Like a socker game, why should i pay for a socker game when there is advertisment during the game where milions go around only to be able to have a billboard in the stadium.. Why should a socker player reseve millions a year.. Why does the EU support Spain with millions from our tax money, while the Spanish goverment is supporting Real Madrid with our money with milions a year to keep them at the top.

As i said its a wicked world.

Microsoft makes bilions of dollars a year from the commersials the sell at Microsoft Social Networks, they make so much they could give their operating system away for free.. No their throath can''t be filled enough.. Mean while it is all over known in the IT world that Microsoft used cracked software to develop their operating systems. The prooof for that is still to be found today, look in the audio files of Windows XP and open them with notepad, scroll down and you'll see the footprint in plain text of a well known hackers name and the name of the hacked audio editing software used to create the files.
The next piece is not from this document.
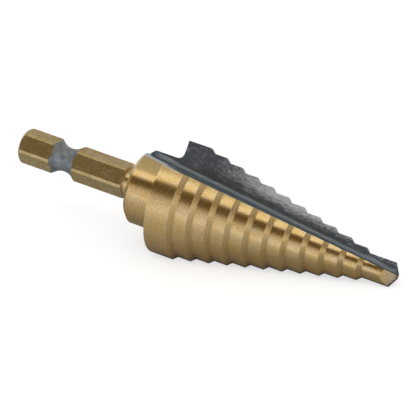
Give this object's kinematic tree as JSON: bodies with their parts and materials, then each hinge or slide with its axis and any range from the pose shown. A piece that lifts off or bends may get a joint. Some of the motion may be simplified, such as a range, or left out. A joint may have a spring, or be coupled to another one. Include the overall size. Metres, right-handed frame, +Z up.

STealing music because you can download it, is just a pointing finger of a few people who do not get their throath filled enough.. It aint realy stealing it's like listening radio. It's spreading the word like propaganda..  If the music is good enough people still go and see the concerts and there you can earn your money and that's what happens still. Spread you're music for free and more people will hear it and if you are realy good even more people will come to your concerts.. Also this is a little wickedly put in society, it's not the listener who's making the victim of the musician, it's all those sharks around the musician making it hard.


----------



## dan4x4 (28 May 2016)

I like it, its good cos I can listen to it in the car anything I like I just download it. I have downloaded stuff for free in the past but always knacks computers in my experience.

Also the quality of the sound is great through the mac with my headphones on. 

I have had 3 windows laptops and they always end up with issues. Hopefully the mac will be different as it did cos a fortune ha


----------